-- Given material --

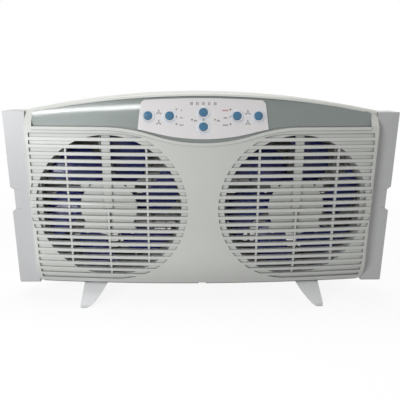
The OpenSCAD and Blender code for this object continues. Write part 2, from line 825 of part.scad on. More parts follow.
// Angle that a blade covers and angle that it leans forward, at a share t of its length.
function blade_span(t) = 36 + 9 * sin(150 * t) - 12 * pow(t, 8);
function blade_lead(t) = 20 * t * t;
function blade_point(i, j, up) = let (
    t = i / blade_steps,
    u = j / chord_steps - 0.5,
    r = hub_r - hub_wall / 2 + t * (blade_r - hub_r + hub_wall / 2),
    a = blade_lead(t) + u * blade_span(t),
    thick = blade_t * (1 - 0.45 * t) * (0.35 + 0.65 * sqrt(max(0, 1 - 4 * u * u))) / 2)
  [r * cos(a), r * sin(a),
   blade_pitch * u * blade_span(t) / 360 + blade_camber * (1 - 4 * u * u) + up * thick];
module blade() {
  n = chord_steps + 1;
  m = blade_steps + 1;
  pts = [for (up = [1, -1], i = [0 : blade_steps], j = [0 : chord_steps]) blade_point(i, j, up)];
  function at(up, i, j) = (up > 0 ? 0 : m * n) + i * n + j;
  function quad(a, b, c, d) = [[a, b, c], [a, c, d]];
  faces = [
    for (i = [0 : blade_steps - 1], j = [0 : chord_steps - 1])
      each quad(at(1, i, j), at(1, i, j + 1), at(1, i + 1, j + 1), at(1, i + 1, j)),
    for (i = [0 : blade_steps - 1], j = [0 : chord_steps - 1])
      each quad(at(-1, i, j), at(-1, i + 1, j), at(-1, i + 1, j + 1), at(-1, i, j + 1)),
    for (i = [0 : blade_steps - 1])
      each concat(quad(at(1, i, 0), at(1, i + 1, 0), at(-1, i + 1, 0), at(-1, i, 0)),
        quad(at(1, i, n - 1), at(-1, i, n - 1), at(-1, i + 1, n - 1), at(1, i + 1, n - 1))),
    for (j = [0 : chord_steps - 1])
      each concat(quad(at(1, 0, j), at(-1, 0, j), at(-1, 0, j + 1), at(1, 0, j + 1)),
        quad(at(1, m - 1, j), at(1, m - 1, j + 1), at(-1, m - 1, j + 1), at(-1, m - 1, j)))
  ];
  polyhedron(points = pts, faces = faces);
}

blade_mid = hub_end - blade_inset;
module fan_blade(s) color(fan_blue) translate([s * fan_x, 0, foot_h + fan_z]) rotate([90, 0, 0]) {
  difference() {
    union() {
      difference() {
        translate([0, 0, -hub_end]) cylinder(r = hub_r, h = hub_end - (seat_y + hub_lead));
        translate([0, 0, -hub_floor]) cylinder(r = hub_r - hub_wall, h = 2 * over + hub_floor);
      }
      translate([0, 0, -boss_end]) cylinder(r = boss_r, h = boss_end - hub_floor + 1);
    }
    cylinder(r = shaft_d / 2 + press, h = 4 * case_d, center = true);
  }
  for (k = [0 : blades - 1]) rotate([0, 0, k * 360 / blades])
    translate([0, 0, -blade_mid]) blade();
}

nut_r = 7;
nut_h = 5.6;
module blade_nut(s) color(fan_blue) side(s) in_case()
  translate([fan_x, boss_end, fan_z]) rotate([-90, 0, 0]) difference() {
    rotate_extrude() polygon([[0, 0], [nut_r, 0], [nut_r, nut_h - 2.6], [nut_r - 1, nut_h - 1],
      [nut_r - 3, nut_h - 0.2], [0, nut_h]]);
    translate([0, 0, -eps]) cylinder(r = shaft_d / 2 + press, h = shaft_y1 - boss_end + 0.1);
  }

// ---- the extenders ----------------------------------------------------------------

end_x = half_w + slide_gap;
end_front = front + end_set_back;
end_back = frame_back + 1;
frame_end = end_x + end_w - wall - 0.1;
rim_w = 8;
head_rail = 10;      // how much deeper the frame's top rail is
rung_pitch = 2 * slat_pitch;
rung_t = 3;
lattice_t = frame_t - 1;
screw_zs = [30, 95, 200];
end_screw_inset = 15;
end_screw_x = half_w + end_screw_inset;
screen_t = 0.6;
runner_h = 2.5;
runner_w = 3.5;

module frame_window() {
  translate([frame_gap + rim_w, rim_w]) 
    square([half_w - rim_w - frame_gap - rim_w, frame_top - 2 * rim_w - head_rail]);
}

module extender_frame(s) color(white) side(s) in_case() difference() {
  union() {
    along_y(frame_front, frame_back) difference() {
      union() {
        translate([frame_gap, -frame_drop]) square([half_w - frame_gap, frame_top + frame_drop]);
        translate([half_w - eps, wall + 0.1]) square([frame_end - half_w, frame_top - wall - 0.1]);
      }
      frame_window();
    }
    along_y(frame_front, frame_front + lattice_t) intersection() {
      translate([frame_gap + 1, 0]) square([half_w - frame_gap - 2, frame_top - 1]);
      union() {
        for (z = [rung_pitch : rung_pitch : frame_top])
          translate([0, z]) square([half_w, rung_t]);
        for (k = [1 : 4]) translate([frame_gap + k * (half_w - frame_gap) / 5, 0])
          square([rung_t, frame_top]);
      }
    }
    // runner that rides on the floor of the casing and stops where that turns up
    translate([frame_gap, frame_back - eps, wall + slide_gap])
      cube([half_w - base_r - extender_travel - frame_gap, runner_w, runner_h]);
  }
  for (z = screw_zs) rod(end_screw_x, z, front, back, screw_r + 0.2);
}

net_x = 14;
net_z = 13;
net_w = 0.8;
module extender_screen(s) color(dark) side(s) in_case() {
  x0 = frame_gap + rim_w + 0.2;
  x1 = half_w - rim_w - 0.2;
  z0 = rim_w + 0.2;
  z1 = frame_top - rim_w - head_rail - 0.2;
  px = (x1 - x0 - 2) / net_x;
  pz = (z1 - z0 - 2) / net_z;
  along_y(frame_front + lattice_t, frame_front + lattice_t + screen_t) difference() {
    translate([x0, z0]) square([x1 - x0, z1 - z0]);
    for (i = [0 : net_x - 1], k = [0 : net_z - 1])
      translate([x0 + 1 + i * px + net_w / 2, z0 + 1 + k * pz + net_w / 2])
        square([px - net_w, pz - net_w]);
  }
}

module grip_outline() {
  x1 = end_x + end_w;
  polygon([[x1 + over, grip_z - grip_h / 2], [x1 + over, grip_z + grip_h / 2],
    [x1, grip_z + grip_h / 2], [x1 - grip_cut, grip_z + grip_h / 2 - grip_cut * 0.8],
    [x1 - grip_cut, grip_z - grip_h / 2 + grip_cut * 0.8], [x1, grip_z - grip_h / 2]]);
}
scoop_w = 9;
scoop_d = 1.5;
sill_h = 2.4;        // the shadow line under an end piece
sill_d = 1.5;
module extender_end(s) color(white) side(s) in_case() {
  x1 = end_x + end_w;
  scoop_r = (scoop_w * scoop_w + scoop_d * scoop_d) / (2 * scoop_d);
  difference() {
    union() {
      difference() {
        translate([end_x, end_front, 0]) cube([end_w, end_back - end_front, end_h]);
        translate([end_x + wall, end_front + wall, wall])
          cube([end_w - 2 * wall, case_d, end_h - 2 * wall]);
        translate([end_x - over, frame_front - 0.1, -over])
          cube([over + wall + eps, case_d, frame_top + 0.3 + over]);
      }
      translate([x1 - grip_w - wall, end_front + eps, grip_z - grip_h / 2 - wall])
        cube([grip_w + wall - eps, grip_d + wall, grip_h + 2 * wall]);
      for (z = screw_zs) rod(end_screw_x, z, end_front + 1, frame_front, 4);
    }
    translate([x1 - grip_w, end_front + wall, grip_z - grip_h / 2])
      cube([grip_w + over, grip_d - wall, grip_h]);
    along_y(end_front - over, end_front + grip_d / 2) grip_outline();
    translate([end_x - over, end_front - over, -over]) cube([end_w + 2 * over, over + sill_d, over + sill_h]);
    translate([x1 - grip_cut, end_front + scoop_d - scoop_r, grip_z - grip_h / 2 + 4])
      cylinder(r = scoop_r, h = grip_h - 8);
    for (z = screw_zs) rod(end_screw_x, z, frame_front - 14, back, screw_r + fit);
  }
}

module extender_screws(s) color(steel) side(s) in_case() for (z = screw_zs) {
  rod(end_screw_x, z, frame_back, frame_back + 1, head_r);
  rod(end_screw_x, z, frame_front - 12, frame_back + eps, screw_r);
}

// ---- the feet, the gland and the long screws -----------------------------------------

foot_web = 9;        // left over the arch between the toes
toe_h = 5;
foot_front_y = 24;   // where the foot's top starts, ahead of and behind the middle
foot_back_y = back - corner_r;
module foot_front() {
  x0 = foot_x - foot_w;
  x1 = foot_x - toe_w;
  bulge = 2.5;
  dx = x1 - x0;
  length = sqrt(dx * dx + foot_h * foot_h);
  polygon(concat(
    [for (i = [0 : 5]) let (t = i / 5, b = 4 * bulge * t * (1 - t))
      [x0 + dx * t - b * foot_h / length, -foot_h * t - b * dx / length]],
    [[foot_x, -foot_h], [foot_x, 0]]));
}
function half_side(top, knee_y) = concat(
  [[top, 0], [knee_y, -foot_h * 0.6], [toe_reach, -foot_h + toe_h], [toe_reach, -foot_h],
   [toe_reach - toe_l, -foot_h]],
  arc(toe_reach - toe_l - 6, -foot_h + 3, 6, 0, 90, 3), [[toe_reach - toe_l - 26, -foot_web]]);
module foot_side() {
  rear = half_side(foot_back_y, toe_reach - 3);
  ahead = half_side(foot_front_y, toe_reach - 9);
  polygon(concat(rear, [for (i = [len(ahead) - 1 : -1 : 0]) [-ahead[i][0], ahead[i][1]]]));
}
module foot(s) color(white) side(s) in_case() {
  difference() {
    intersection() {
      along_y(-toe_reach - over, toe_reach + over) foot_front();
      along_x(foot_x - foot_w - over, foot_x) foot_side();
    }
    translate([0, front_edge - 0.4, -frame_drop - 0.4]) cube([case_w, rear_edge - front_edge + 0.8, over]);
  }
  for (y = bottom_slot_y) translate([foot_mid - clip_w / 2, y, 0]) {
    translate([0, -clip_t / 2, -1]) cube([clip_w, clip_t, wall + 4]);
    translate([0, -clip_t / 2 - 1.2, wall + 0.2]) cube([clip_w, 1.3, 2]);
  }
}

module cord_gland() color(dark) in_case() difference() {
  union() {
    rod(gland_x, gland_z, back - wall - 2, back + 2, gland_r);
    rod(gland_x, gland_z, back, back + 2, gland_r + 2.5);
    rod(gland_x, gland_z, back - wall - 2, back - wall, gland_r + 1);
  }
  rod(gland_x, gland_z, front, back + over, gland_bore);
}

module housing_screws() color(steel) in_case() for (c = columns) {
  rod(c[0], c[1], front_edge + counterbore, front_edge + counterbore + housing_head_h, housing_head_r);
  rod(c[0], c[1], front_edge - shank_l, front_edge + counterbore + eps, shank_r);
}

front_housing();
rear_housing();
trim_band();
control_panel();
control_board();
board_screws();
tact_switches();
indicator_lights();
run_capacitors();
button(0);  // button_power
button(1);  // button_speed
button(2);  // button_temp_up
button(3);  // button_temp_down
button(4);  // button_airflow
button(5);  // button_select
motor(-1);  // motor_left
motor(1);  // motor_right
motor_bushes();
motor_screws();
motor_leads();
motor_shaft(-1);  // motor_shaft_left
motor_shaft(1);  // motor_shaft_right
fan_blade(-1);  // blade_left
fan_blade(1);  // blade_right
blade_nut(-1);  // blade_nut_left
blade_nut(1);  // blade_nut_right
extender_frame(-1);  // extender_frame_left
extender_frame(1);  // extender_frame_right
extender_screen(-1);  // extender_screen_left
extender_screen(1);  // extender_screen_right
extender_end(-1);  // extender_end_left
extender_end(1);  // extender_end_right
extender_screws(-1);  // extender_screws_left
extender_screws(1);  // extender_screws_right
foot(-1);  // foot_left
foot(1);  // foot_right
cord_gland();
housing_screws();
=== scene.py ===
"""Dresses the frame of a twin window fan: rotors, screens, control face, screws and finishes.

Everything is in metres, in the frame's own axes: X along the fan, -Y towards the room, Z up.
"""

import json
import math

import bmesh
import bpy
from bpy.props import FloatProperty, FloatVectorProperty, IntProperty, PointerProperty
from mathutils import Matrix, Vector


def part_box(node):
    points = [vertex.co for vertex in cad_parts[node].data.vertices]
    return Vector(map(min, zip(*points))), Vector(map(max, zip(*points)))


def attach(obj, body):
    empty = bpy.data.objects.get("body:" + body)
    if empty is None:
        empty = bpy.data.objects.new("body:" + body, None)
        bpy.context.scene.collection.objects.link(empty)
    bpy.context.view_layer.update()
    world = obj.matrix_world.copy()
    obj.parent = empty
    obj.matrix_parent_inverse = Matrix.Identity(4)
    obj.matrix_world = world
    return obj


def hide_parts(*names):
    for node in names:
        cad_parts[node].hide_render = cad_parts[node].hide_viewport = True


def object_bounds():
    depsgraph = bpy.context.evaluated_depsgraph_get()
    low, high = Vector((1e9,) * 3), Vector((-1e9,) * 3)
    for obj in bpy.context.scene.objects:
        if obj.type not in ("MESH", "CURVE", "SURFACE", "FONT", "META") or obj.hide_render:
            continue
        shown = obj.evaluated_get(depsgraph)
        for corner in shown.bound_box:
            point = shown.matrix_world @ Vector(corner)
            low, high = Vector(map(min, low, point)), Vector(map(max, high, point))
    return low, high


bl_info = {
    "name": "Twin Window Fan",
    "version": (1, 0, 0),
    "blender": (4, 5, 0),
    "location": "View3D > Sidebar > Window Fan",
    "description": "Dresses the frame of a twin window fan and sets it on a pale stage",
    "category": "Object",
}

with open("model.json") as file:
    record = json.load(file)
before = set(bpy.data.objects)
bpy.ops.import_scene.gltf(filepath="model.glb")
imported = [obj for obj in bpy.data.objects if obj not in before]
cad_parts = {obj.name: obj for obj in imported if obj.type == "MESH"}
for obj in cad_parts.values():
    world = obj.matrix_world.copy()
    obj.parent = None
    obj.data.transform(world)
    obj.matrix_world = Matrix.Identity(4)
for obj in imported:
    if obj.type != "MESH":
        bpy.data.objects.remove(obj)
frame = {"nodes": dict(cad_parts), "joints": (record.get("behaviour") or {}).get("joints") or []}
CAD_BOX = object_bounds()
SIDES = ("left", "right")
QUARTER = math.pi / 2
moved = Matrix.Translation
SAME_SPOT = 1e-6  # vertices nearer to each other than this are one
IN_ROW = 1e-5  # how far a vertex may lie from its row


# ---- sizes and places read from the frame ----


def joint(name):
    """The frame's joint of that name."""
    return next(j for j in frame["joints"] if j["name"] == name)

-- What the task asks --
Going down the listing above, begin printing at the line with "if obj.type not" and finish with the line with "return low, high", exactly as they appear.

-- Response to this exercise --
        if obj.type not in ("MESH", "CURVE", "SURFACE", "FONT", "META") or obj.hide_render:
            continue
        shown = obj.evaluated_get(depsgraph)
        for corner in shown.bound_box:
            point = shown.matrix_world @ Vector(corner)
            low, high = Vector(map(min, low, point)), Vector(map(max, high, point))
    return low, high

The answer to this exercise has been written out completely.